Are Big Numbers Best?

I don’t like to bash other games, but I recently played a new skirmish game and there was an aspect of it which irked me and I want to examine.

One of my design principles for the game is “lower dice rolls are always better.” I actually introduced this design principle fairly late into the design process, when it became clear that the most elegant way for the combat resolution system to function was if low numbers were hits and high numbers were misses.

Because of the prevailing convention in wargames, having high numbers be misses is initially slightly counter-intuitive. However, the pay-off, in terms of the elegance of the combat system versus the ships stat blocks was well worth the effort and so I tried to consider how to reduce the cognitive load of having to mentally adjust to low numbers being desirable.

Back to this other game I played recently. In this game sometimes I want to roll high, and sometimes I want to roll low, very often on sequential dice rolls. I realise it’s not a particularly strong criticism of the game but it feels a touch lazy, and highlight something which I worked to ensure was deliberately crisp in A Billion Suns. That sometimes I want to roll high, and sometimes I want to roll low is, in my opinion, a bad user experience. It creates unnecessary cognitive overhead. 

This user experience is particularly poor as it occurs in sequential series dice rolls, such as saving throws (I want to roll high) and wound rolls (I want to roll low). In the vast majority of situations, I want to roll high, but in a handful of places, I want to roll low. This means I am required to mentally reorient myself multiple times per turn to read six-sided dice in the right direction. 

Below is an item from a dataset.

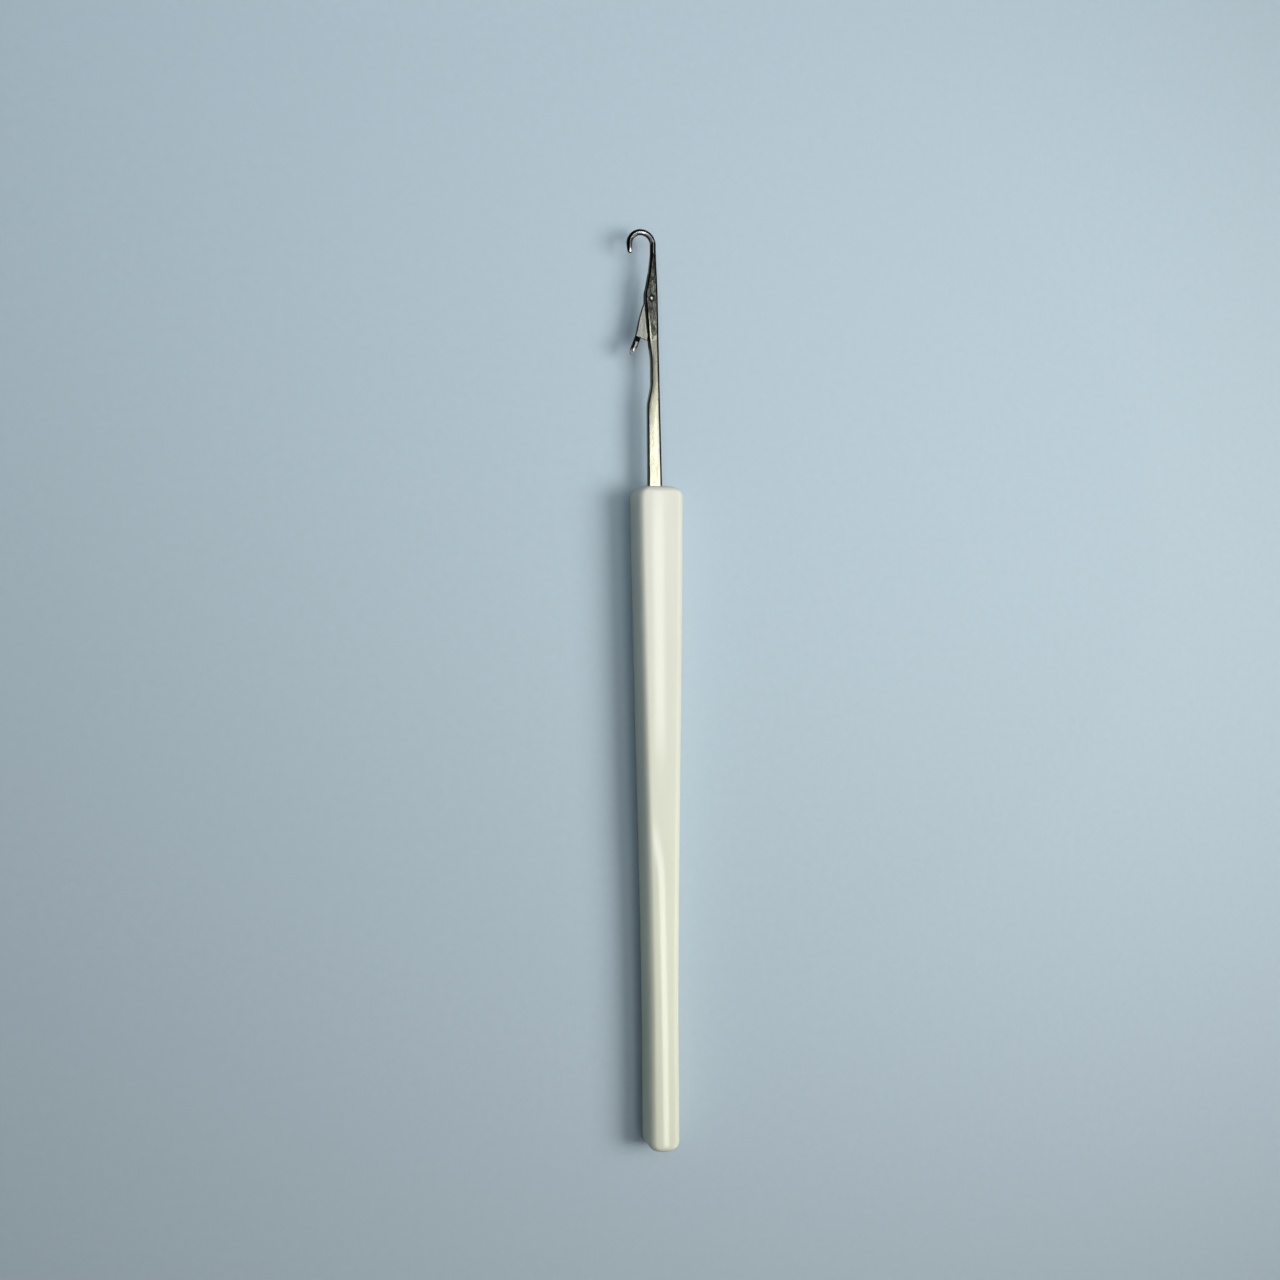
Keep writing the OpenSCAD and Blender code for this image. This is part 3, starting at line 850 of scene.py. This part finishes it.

As I was iterating the combat system for ABS, I ended up in an unsatisfying place for a while, where the dice rolling felt clunky and confusing. In pulling apart what made it feel like a chore to resolve attacks, one thing that became clear is that the combat system alternated between asking for low numbers to hit and high numbers for saving throws. 

The reason I feel slightly like this other (unnamed) game feel a touch lazy in its design is that if I was designing it, I know for damn sure that after getting to the point where I had to winch a little each time I explain the flip-flopping dice rolling rules to someone I would want to change it, just as I did with ABS. Surely the designers must have noticed this cognitive overhead the inelegance introduces? It happens multiple times every turn.

There is actually a similar UX issue in Gaslands, which I have never fixed. It is the only rule I have to stop and think about, and often explain incorrectly during demos if I am tired. When you Wipeout, you have to roll equal or over your speed to stay in control. Because I’m so often coaching new players to use the trick of using the flip effect to gain a sneaky movement boost, rolling UNDER your current gear, and flipping, is often what I would consider “success”.  It still conforms with the “higher dice rolls are better” pattern Gaslands has, but I wish I had found another way to write the rule to make the outcome you want need the higher roll.

I’m really pleased with the dice-rolling system in A Billion Suns, and particularly pleased with this disgusted note I got from one of my game design heroes, when he looked a draft of the game over:

Heh, heh.

As a quick note, the game is now due to be released in August, due to some production issues. I cannot wait for people to play it!